Außerdem sind die Flächen je Betrieb durch die Abwanderung um 2,6 Prozent größer geworden, und die Beschäftigtenzahl war um 2 Prozent rückläufig. Es ist falsch, es so darzustellen, als wenn es nur ein Jahr nach dem EU-Beitritt eine 2- oder 3prozentige Abwanderung aus der Landwirtschaft gegeben hätte. In all den zurückliegenden Jahren war immer eine Abwanderung aus unserem Berufsstand zu verzeichnen.

Der Wert der Agrarproduktion ist um 16 Milliarden gesunken – eine Folge der niedrigeren Preise in der EU. Die Ausgleichszahlungen dagegen sind aber um 15 Milliarden Schilling gestiegen.
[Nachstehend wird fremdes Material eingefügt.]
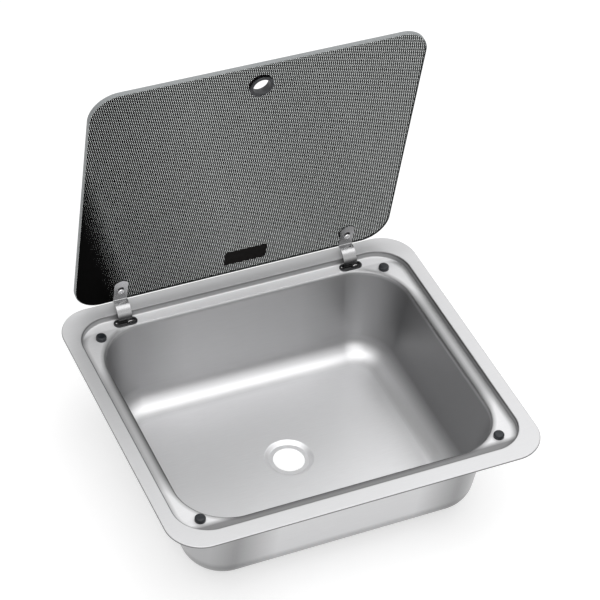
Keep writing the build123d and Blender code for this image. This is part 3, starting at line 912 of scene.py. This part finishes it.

Die Ergebnisse kommen aus 2 428 land- und forstwirtschaftlichen Betrieben in Österreich. Ich glaube, Herr Kollege Prähauser, Sie haben gemeint, daß es heuer erstmals bessere, verläßlichere Daten gäbe als zuvor. Dem kann ich nicht beipflichten. Sie wissen, ich bin nicht mehr Besitzer – ich sage das dazu –, aber mein Betrieb ist seit 1978 ein freiwillig buchführender Betrieb für den Grünen Bericht. Ich kann mir nicht vorstellen, daß es heute andere Voraussetzungen gibt als damals.

Die Spannweite der Standarddeckungsbeiträge – ich bitte Sie, das wirklich im Grünen Bericht nachzulesen und sich zu Gemüte zu führen –, das ist jener Betrag, der für die Abdeckung der Fixkosten und des Lohnanspruches übrigbleibt, reicht von 90 000 S bis zu 1,5 Millionen Schilling, wodurch die großen Strukturunterschiede der österreichischen Landwirtschaft zum Ausdruck kommen. Und das ist eigentlich das Hauptproblem der Landwirtschaft insgesamt.

Wenn es machbar wäre, meine sehr geehrten Damen und Herren, nichts wäre einfacher als eine Bodenreform. Aber wir alle wissen, das ginge unter gar keinen Umständen, denn es würde nicht in die Ideologie unserer Demokratie passen.

Eine Vielzahl der Bauern, insbesondere die Rinderbetriebe, beurteilt die Einkommenssituation 1995 aus der gegenwärtigen Sicht und fühlt sich getäuscht bis verhöhnt. – Besonders die Rinderbetriebe, denn seit Bekanntwerden der BSE-Fälle in Westeuropa sind die Rinderpreise nach dem Verfall der Preise nach dem EU-Beitritt noch einmal um 15 Prozent gesunken.

Die Absatzmöglichkeiten auf den Rindermärkten sind schlecht bis katastrophal, es gibt Rinder verschiedener Kategorien, die beinahe unverkäuflich sind. Nicht umsonst hat man sich in Westeuropa über diese Herodes-Prämie Gedanken gemacht, und sie wird auch eingeführt. In Österreich gehen wir Gott sei Dank einen anderen Weg: eine Prämienleistung für die Schlachtung jüngerer Kälber. Damit kommen wir wieder zu einer besseren Kalbfleischqualität.